The most exciting changes to the Regional Contacts program began in February, when members of staff met with the web team to discuss a redesign of the Regional Contacts section of the website. At the time, the section consisted of a simple list of email addresses, in alphabetical order by state and country. Such static content failed to demonstrate the activities and efforts in each region, and navigating it was a difficult and uninspiring chore. Thus, the section was entirely redesigned: a clickable map, with dots indicating the presence of a Regional Contact, took the user to a separate page for each region; each page contained a full set of autobiographical information about the Regional Contact, along with a list of relevant email addresses, announcement lists, discussion lists, and any websites relevant to the local community. Lists of recent events, an interactive calendar, and the inclusion of photographs allowed each Regional to create an enticing page to invite new members into their local communities, meaning more participants than ever before could connect with others near them.

As the section of the website evolved, the Regionals themselves grew more active and interested in ways to evolve their communities. Amidst growing enthusiasm, members of the Burning Man staff visited New York City in April to connect with the East Coast communities, in conjunction with Larry Harvey's Cooper Union address. This and other regional activities were the focus of several articles in the Burning Man Journal summer newsletter, which, for the first time, featured the activities of regional groups, greatly increasing awareness of the program. Many readers discovered the Regional program for the first time through this educational effort.

Over the summer of 2002, as the focus increased on the program, a committee was formed to help manage the process within the Burning Man staff. This committee includes several active Regional Contacts and has served as a steering committee for the program as it grows in scope and size. Post-event, this committee created mission statement and role description documents to guide Regional Contacts. Previously, this information had been only verbally provided to new regionals. Feedback from the Regionals helped craft a role description that brought the task into focus, and gave the group a clear idea of what a Regional Contact was encouraged (and in some cases, what they were not encouraged) to do in their communities.
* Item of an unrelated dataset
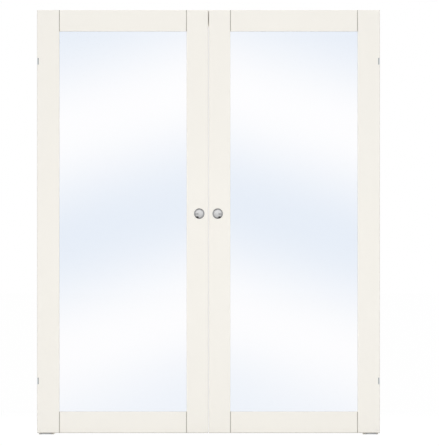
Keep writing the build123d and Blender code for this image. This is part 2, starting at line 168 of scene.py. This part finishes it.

Since Burning Man 2002, members of the program have continued to discover new ways to connect people in local communities. Now that every Regional has a web page, an announce list, and an interactive calendar, Burning Man hopes to focus its efforts on new tools for the future of the program, and research is underway to discover new ways to increase these offerings. For example, the Extranet will be rolled out in March 2003 to the regional groups after several years of development. This online resource will help them organize people and plan events and projects. In September, the Santa Cruz Regional Contacts developed an exciting "Film Festival in a Box" concept, a portable Burning Man film festival that, when completed, will be made available to Regionals for the purpose of bringing together participants to share the magic of the playa through film and video, in cities all over the world.

In 2003, the regional program will experience further growth and formalization. The relationship between the Regionals and the Project will entail an agreement with annual renewal. Additionally, the Regionals will be more closely tied to The Black Rock Arts Foundation.

The program has faced a significant challenge in finding enough staff time and other resources to fully support this increasingly complicated program. The complexities of managing the data, needs, and personalities of the efforts in over 65 cities has created an increased need for database support, legal advice, organizational sessions, and simple human interaction from the Burning Man staff. Finding ways to provide time and resources to this group within the existing event budget is a perpetual challenge of the program. The organization is dedicated to continuing to refine and improve this effort, and we extend our deepest gratitude to every participant who has sought to keep the fires of the playa burning at home all year long.